Shaibu, who advised media organisations to invest more in investigative journalism, said: “If the BBC had invested in proper investigative journalism, it would have been the one uncovering some of Tinubu’s scandals instead of relying on Atiku for information on Tinubu’s certificates.”
In another statement, Shaibu lambasted the President “for holding just one cabinet meeting since taking office 135 days ago.”
He described it as ironic that Tinubu, who has the largest cabinet in Nigeria’s history, had decided not to meet with them.
Also, the leadership of the Labour Party said they were not moved by the report of the British media outfit, which it said was damage control to change the certificate saga narrative.
The Labour Party National Legal Adviser, Kehinde Edun, said that regardless of what anyone may say, the president must take responsibility “for the mess he is putting the country through.”
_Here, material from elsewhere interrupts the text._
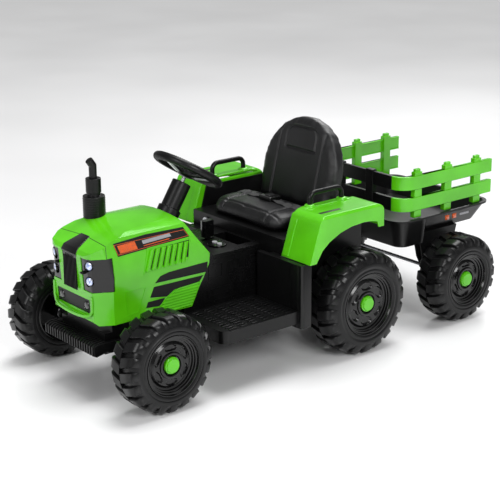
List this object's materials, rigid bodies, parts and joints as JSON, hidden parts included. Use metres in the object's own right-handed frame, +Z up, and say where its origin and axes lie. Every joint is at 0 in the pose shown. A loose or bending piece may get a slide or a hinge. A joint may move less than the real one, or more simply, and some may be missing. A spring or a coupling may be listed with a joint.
{
  "type": "ride-on toy tractor with trailer",
  "caption": "Child's battery ride-on tractor with steered front wheels, hooded nose, seat, fenders with grab handles and a railed two-wheel trailer on a drawbar.",
  "frame": {"origin": "on the ground under the middle of the overall length, on the centre plane", "axes": "+X forward along the tractor and trailer, +Y to the driver's left, +Z up"},
  "size_m": [1.336, 0.624, 0.593],
  "materials": {
    "green_gloss": "gloss",
    "black_moulding": "satin",
    "wheel_plastic": "satin",
    "black_gloss": "gloss",
    "steel": "zinc plated",
    "painted_steel": "satin black",
    "lens_clear": "clear",
    "leather_black": "soft grain",
    "webbing": "woven",
    "grip_plastic": "fine grain",
    "inner_plastic": "plain",
    "motor_metal": "plain",
    "silver_plastic": "silver"
  },
  "bodies": {
    "chassis": {"chassis_pan": "black_moulding", "rear_body": "black_moulding", "battery": "inner_plastic", "control_box": "inner_plastic", "gearboxes": "inner_plastic", "drive_motors": "motor_metal", "rear_axle": "steel", "front_axle_beam": "black_moulding", "front_bumper": "black_moulding", "hood_shell": "green_gloss", "grille": "black_moulding", "headlamp_housings": "black_gloss", "headlamp_lenses": "lens_clear", "fog_panel": "black_moulding", "hood_trim": "black_gloss", "dash_panel": "black_moulding", "steering_column": "black_moulding", "muffler": "black_moulding", "exhaust_pipe": "black_moulding", "console_box": "black_moulding", "control_panel": "black_gloss", "seat_cushion": "leather_black", "seat_back": "leather_black", "seat_belt": "webbing", "belt_buckle": "black_gloss", "fender_left": "green_gloss", "fender_right": "green_gloss", "handle_left": "grip_plastic", "handle_right": "grip_plastic", "charge_socket": "inner_plastic", "hitch_bracket": "painted_steel"},
    "steering": {"steering_shaft": "steel", "steering_wheel": "grip_plastic"},
    "horn": {"horn_button": "black_gloss"},
    "tie_rod": {"tie_rod": "steel"},
    "knuckle_left": {"knuckle_left": "steel"},
    "knuckle_right": {"knuckle_right": "steel"},
    "wheel_front_left": {"wheel_front_left": "wheel_plastic", "cap_front_left": "green_gloss"},
    "wheel_front_right": {"wheel_front_right": "wheel_plastic", "cap_front_right": "green_gloss"},
    "wheel_rear_left": {"wheel_rear_left": "wheel_plastic", "cap_rear_left": "green_gloss"},
    "wheel_rear_right": {"wheel_rear_right": "wheel_plastic", "cap_rear_right": "green_gloss"},
    "wheel_trailer_left": {"wheel_trailer_left": "wheel_plastic", "cap_trailer_left": "green_gloss"},
    "wheel_trailer_right": {"wheel_trailer_right": "wheel_plastic", "cap_trailer_right": "green_gloss"},
    "trailer": {"trailer_tray": "black_moulding", "front_rail": "black_moulding", "rail_left": "green_gloss", "rail_right": "green_gloss", "drawbar": "painted_steel", "trailer_axle": "steel"},
    "hitch_pin": {"hitch_pin": "steel"},
    "pedal": {"pedal": "grip_plastic"},
    "gear_lever": {"gear_lever": "black_gloss"},
    "power_button": {"power_button": "silver_plastic"},
    "sound_button": {"sound_button": "silver_plastic"}
  },
  "joints": [
    {"name": "steer", "type": "hinge", "parent": "chassis", "child": "steering", "pos_m": [0.277, 0, 0.503], "axis": [-0.5446, 0, 0.8387], "range_deg": [-35, 35]},
    {"name": "kingpin_left", "type": "hinge", "parent": "chassis", "child": "knuckle_left", "pos_m": [0.544, 0.182, 0.15], "axis": [0, 0, 1], "range_deg": [-22.1, 22.1]},
    {"name": "kingpin_right", "type": "hinge", "parent": "chassis", "child": "knuckle_right", "pos_m": [0.544, -0.182, 0.15], "axis": [0, 0, 1], "range_deg": [-22.1, 22.1]},
    {"name": "tie_rod_slide", "type": "slide", "parent": "chassis", "child": "tie_rod", "axis": [0, 1, 0], "range_m": [-0.0172, 0.0172]},
    {"name": "horn_press", "type": "slide", "parent": "steering", "child": "horn", "axis": [0.5446, 0, -0.8387], "range_m": [0, 0.002], "stiffness_N_per_m": 400, "springref_m": -0.001},
    {"name": "roll_front_left", "type": "hinge", "parent": "knuckle_left", "child": "wheel_front_left", "pos_m": [0.544, 0.242, 0.124], "axis": [0, 1, 0], "continuous": true},
    {"name": "roll_front_right", "type": "hinge", "parent": "knuckle_right", "child": "wheel_front_right", "pos_m": [0.544, -0.242, 0.124], "axis": [0, 1, 0], "continuous": true},
    {"name": "roll_rear_left", "type": "hinge", "parent": "chassis", "child": "wheel_rear_left", "pos_m": [-0.075, 0.2585, 0.14], "axis": [0, 1, 0], "continuous": true},
    {"name": "roll_rear_right", "type": "hinge", "parent": "chassis", "child": "wheel_rear_right", "pos_m": [-0.075, -0.2585, 0.14], "axis": [0, 1, 0], "continuous": true},
    {"name": "roll_trailer_left", "type": "hinge", "parent": "trailer", "child": "wheel_trailer_left", "pos_m": [-0.461, 0.258, 0.122], "axis": [0, 1, 0], "continuous": true},
    {"name": "roll_trailer_right", "type": "hinge", "parent": "trailer", "child": "wheel_trailer_right", "pos_m": [-0.461, -0.258, 0.122], "axis": [0, 1, 0], "continuous": true},
    {"name": "hitch_yaw", "type": "hinge", "parent": "chassis", "child": "trailer", "pos_m": [-0.191, 0, 0.1415], "axis": [0, 0, 1], "range_deg": [-20, 20]},
    {"name": "hitch_pin_lift", "type": "slide", "parent": "chassis", "child": "hitch_pin", "axis": [0, 0, 1], "range_m": [0, 0.05]},
    {"name": "pedal_press", "type": "hinge", "parent": "chassis", "child": "pedal", "pos_m": [0.304, -0.185, 0.174], "axis": [0, 1, 0], "range_deg": [0, 12], "stiffness_Nm_per_rad": 1.2, "springref_deg": -5.73},
    {"name": "gear_select", "type": "hinge", "parent": "chassis", "child": "gear_lever", "pos_m": [0.207, -0.014, 0.284], "axis": [0, 1, 0], "range_deg": [-15, 15]},
    {"name": "power_press", "type": "slide", "parent": "chassis", "child": "power_button", "axis": [0, 0, -1], "range_m": [0, 0.0015], "stiffness_N_per_m": 300, "springref_m": -0.001},
    {"name": "sound_press", "type": "slide", "parent": "chassis", "child": "sound_button", "axis": [0, 0, -1], "range_m": [0, 0.0015], "stiffness_N_per_m": 300, "springref_m": -0.001}
  ],
  "couplings": [
    {"joint": "kingpin_left", "follows": "steer", "ratio": 0.62857},
    {"joint": "kingpin_right", "follows": "steer", "ratio": 0.62857},
    {"joint": "tie_rod_slide", "follows": "steer", "m_per_rad": -0.0279}
  ]
}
“They (BBC) are entitled to their opinion. As far as we are concerned, this issue has become so messy and too dirty. In fact, in this circumstance, we even sympathise with Tinubu because he put himself in too many problems by not coming out clean about so many things.
“If you look at what Peter Obi said today, he was actually showing some form of empathy by saying that this man (Tinubu) should just clean up his mess for the sake of the country,’’ Edin said.
APC berates Atiku
Meanwhile the Director of Publicity, All Progressives Congress (APC) , Bala Ibrahim, has slammed the PDP standard bearer, Atiku, over the certificate controversy.
He applauded the BBC, describing its investigation as “factual and a reflection of reality.”
Ibrahim, in a statement said that it was a vindication of what they knew.
“What the BBC has done now is to lend credence to the submission of the president that he did not forge any document. If anybody is in doubt, he can come up with a contrary investigation. For the BBC disinformation team to come with this report, it means the information is sacrosanct,” he said.
Ibrahim also dismissed insinuations that the foreign media might have been compromised to give the president a clean bill.
He said his experience working for the broadcast station for almost three decades convinced him the British media outfit could not be intimidated or induced.
“I am saying this to dismiss the insinuation by critics of this administration that the BBC is compromised. I served with the BBC for upwards of 27 years and retired as a regional coordinator in charge of Nigeria, Niger, Cameroon and Burkina Faso.
“In all these years of service, one thing is central in the training of the BBC, which is credibility and fact-finding. The BBC lays emphasis on re-training people on fact-finding and importance of credibility.
“That is why the BBC is the only media in the world that doesn’t run advert. It doesn’t collect money from anybody because it is being funded by the Foreign Office. No BBC staffer is in touch with money or allowed to collect money from anywhere. The question of being compromised or influenced to do something is laughable,” he stated.